### WHAT THE EXERCISE ASKS
Go through the listing and copy every line word for word.

### COLLECTED DATA
Start
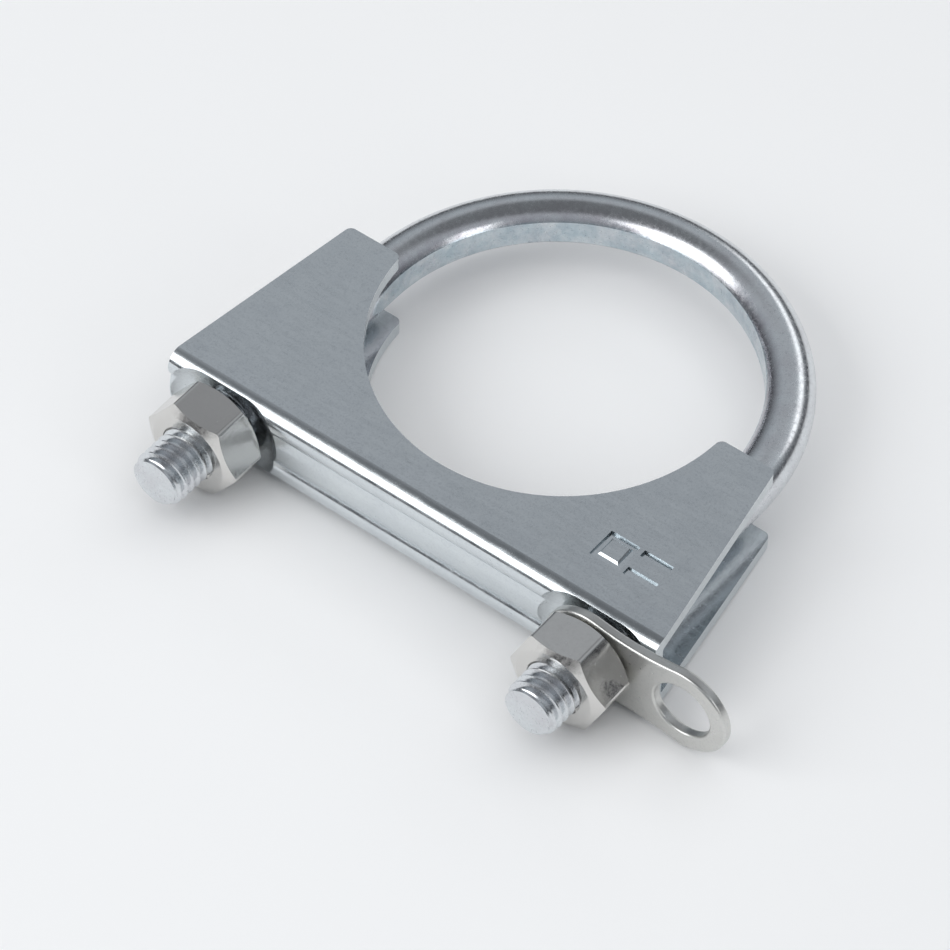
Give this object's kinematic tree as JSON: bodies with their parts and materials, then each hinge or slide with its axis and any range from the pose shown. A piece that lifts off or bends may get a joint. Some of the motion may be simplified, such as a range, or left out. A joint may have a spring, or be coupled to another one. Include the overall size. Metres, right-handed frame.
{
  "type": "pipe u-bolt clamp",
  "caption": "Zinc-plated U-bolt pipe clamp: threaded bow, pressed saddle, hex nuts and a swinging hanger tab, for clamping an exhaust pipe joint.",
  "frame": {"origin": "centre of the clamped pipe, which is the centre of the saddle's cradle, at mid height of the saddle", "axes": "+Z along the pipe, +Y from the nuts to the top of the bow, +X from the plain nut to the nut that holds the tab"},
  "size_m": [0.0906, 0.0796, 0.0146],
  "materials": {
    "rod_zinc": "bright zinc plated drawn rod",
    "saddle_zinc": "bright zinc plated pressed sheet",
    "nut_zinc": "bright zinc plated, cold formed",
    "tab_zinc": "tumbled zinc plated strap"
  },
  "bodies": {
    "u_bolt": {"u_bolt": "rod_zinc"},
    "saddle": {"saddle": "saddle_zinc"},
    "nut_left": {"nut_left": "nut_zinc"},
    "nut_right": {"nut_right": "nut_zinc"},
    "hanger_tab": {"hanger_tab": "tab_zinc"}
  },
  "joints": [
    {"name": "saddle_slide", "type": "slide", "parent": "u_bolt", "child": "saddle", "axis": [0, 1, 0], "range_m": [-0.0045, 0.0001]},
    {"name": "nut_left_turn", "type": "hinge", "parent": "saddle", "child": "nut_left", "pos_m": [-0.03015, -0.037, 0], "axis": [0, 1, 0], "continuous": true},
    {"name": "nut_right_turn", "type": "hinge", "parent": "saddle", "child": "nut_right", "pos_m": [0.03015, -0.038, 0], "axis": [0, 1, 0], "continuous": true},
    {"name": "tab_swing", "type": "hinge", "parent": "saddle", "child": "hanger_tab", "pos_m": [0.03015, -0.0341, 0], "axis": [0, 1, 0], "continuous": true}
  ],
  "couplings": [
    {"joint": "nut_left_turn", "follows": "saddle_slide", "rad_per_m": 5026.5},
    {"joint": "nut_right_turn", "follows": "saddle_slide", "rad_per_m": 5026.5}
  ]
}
End
### FULL OUTPUT
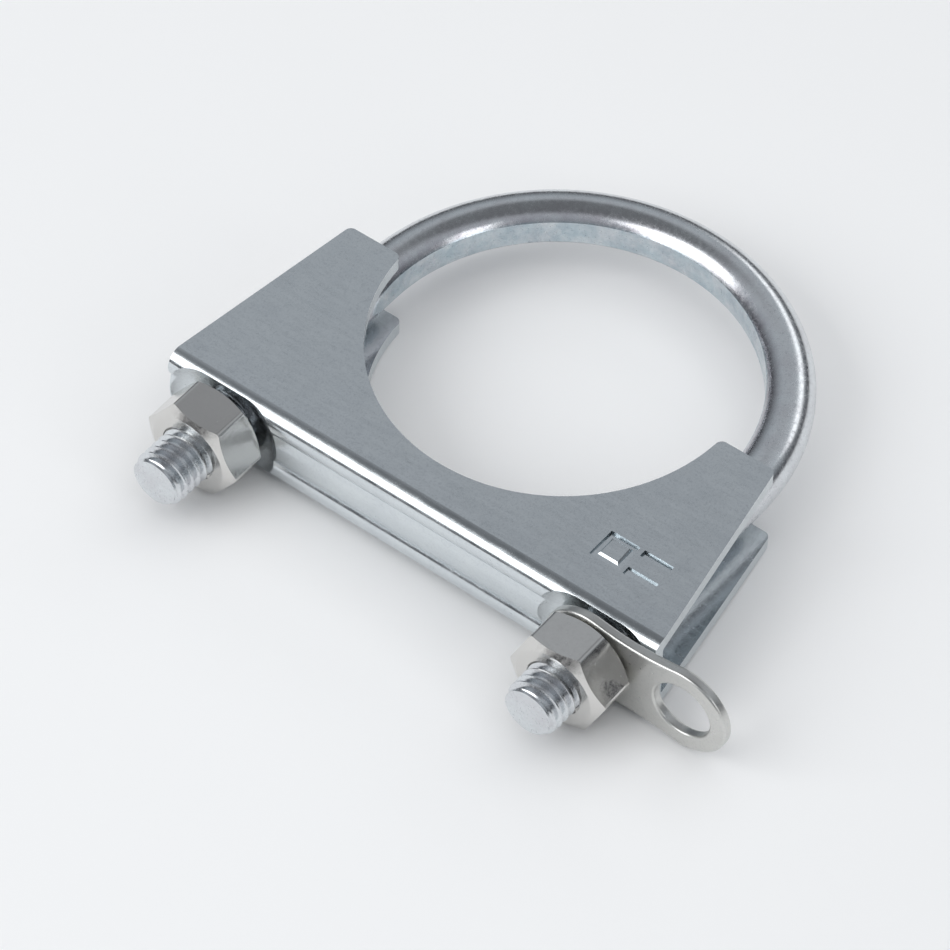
Give this object's kinematic tree as JSON: bodies with their parts and materials, then each hinge or slide with its axis and any range from the pose shown. A piece that lifts off or bends may get a joint. Some of the motion may be simplified, such as a range, or left out. A joint may have a spring, or be coupled to another one. Include the overall size. Metres, right-handed frame.
{
  "type": "pipe u-bolt clamp",
  "caption": "Zinc-plated U-bolt pipe clamp: threaded bow, pressed saddle, hex nuts and a swinging hanger tab, for clamping an exhaust pipe joint.",
  "frame": {"origin": "centre of the clamped pipe, which is the centre of the saddle's cradle, at mid height of the saddle", "axes": "+Z along the pipe, +Y from the nuts to the top of the bow, +X from the plain nut to the nut that holds the tab"},
  "size_m": [0.0906, 0.0796, 0.0146],
  "materials": {
    "rod_zinc": "bright zinc plated drawn rod",
    "saddle_zinc": "bright zinc plated pressed sheet",
    "nut_zinc": "bright zinc plated, cold formed",
    "tab_zinc": "tumbled zinc plated strap"
  },
  "bodies": {
    "u_bolt": {"u_bolt": "rod_zinc"},
    "saddle": {"saddle": "saddle_zinc"},
    "nut_left": {"nut_left": "nut_zinc"},
    "nut_right": {"nut_right": "nut_zinc"},
    "hanger_tab": {"hanger_tab": "tab_zinc"}
  },
  "joints": [
    {"name": "saddle_slide", "type": "slide", "parent": "u_bolt", "child": "saddle", "axis": [0, 1, 0], "range_m": [-0.0045, 0.0001]},
    {"name": "nut_left_turn", "type": "hinge", "parent": "saddle", "child": "nut_left", "pos_m": [-0.03015, -0.037, 0], "axis": [0, 1, 0], "continuous": true},
    {"name": "nut_right_turn", "type": "hinge", "parent": "saddle", "child": "nut_right", "pos_m": [0.03015, -0.038, 0], "axis": [0, 1, 0], "continuous": true},
    {"name": "tab_swing", "type": "hinge", "parent": "saddle", "child": "hanger_tab", "pos_m": [0.03015, -0.0341, 0], "axis": [0, 1, 0], "continuous": true}
  ],
  "couplings": [
    {"joint": "nut_left_turn", "follows": "saddle_slide", "rad_per_m": 5026.5},
    {"joint": "nut_right_turn", "follows": "saddle_slide", "rad_per_m": 5026.5}
  ]
}